The splitting field over $Z/3\mathbb Z$

Question

What is the best method of finding the splitting field of $x^3+2x+1$ over $\mathbb Z/3\mathbb Z$? I believe I have the answer $\mathbb Z/3 \mathbb Z/ \langle x^3 +2x+1 \rangle$ but I'm unsure what the steps are leading up to it

Answer 1

Let $p(x) = x^3+2x+1$. Then:

• $p(0) = 1$
• $p(1) = 1$
• $p(2) = 1$

Therefore the polynomial is irreducible.

Let $F=(\Bbb Z/3\Bbb Z)[X]/\langle X^3+2X+1 \rangle$.

Let the generator be $a$.

Note that: $$ \begin{array}{rcl} p(x+1) &=& (x+1)^3 + 2(x+1) + 1 \\ &=& x^3+1+2x+2+1 \\ &=& x^3+2x+1 \\ &=& p(x) \end{array}$$

Therefore, $p(x) = p(x+1) = p(x+2)$.

Therefore, $a$, $a+1$, and $a+2$ are the roots of the polynomial, so the field $F$ is normal.

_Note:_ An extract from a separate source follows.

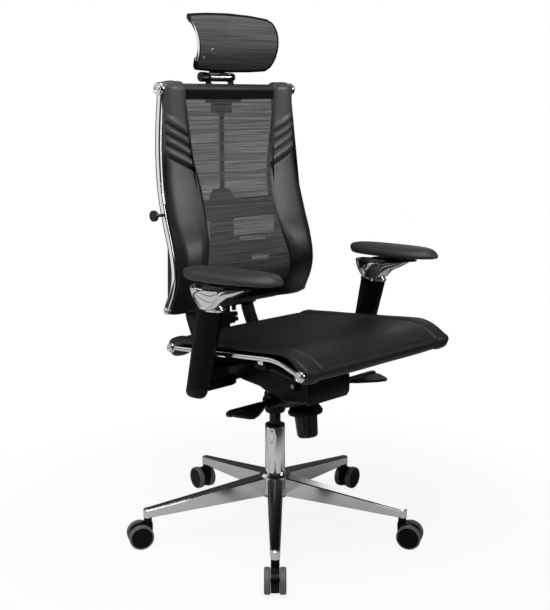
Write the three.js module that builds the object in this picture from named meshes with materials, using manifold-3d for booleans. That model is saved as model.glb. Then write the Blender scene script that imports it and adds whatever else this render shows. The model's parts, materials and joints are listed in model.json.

Note that the formal derivative of $p$ is $3x^2+2 = 2$, which cannot have any roots, so $F$ is separable.

Therefore, $F = (\Bbb Z/3\Bbb Z)[X]/\langle X^3+2X+1 \rangle$ is the splitting field of $x^3+2x+1$ over $\Bbb Z/3\Bbb Z$.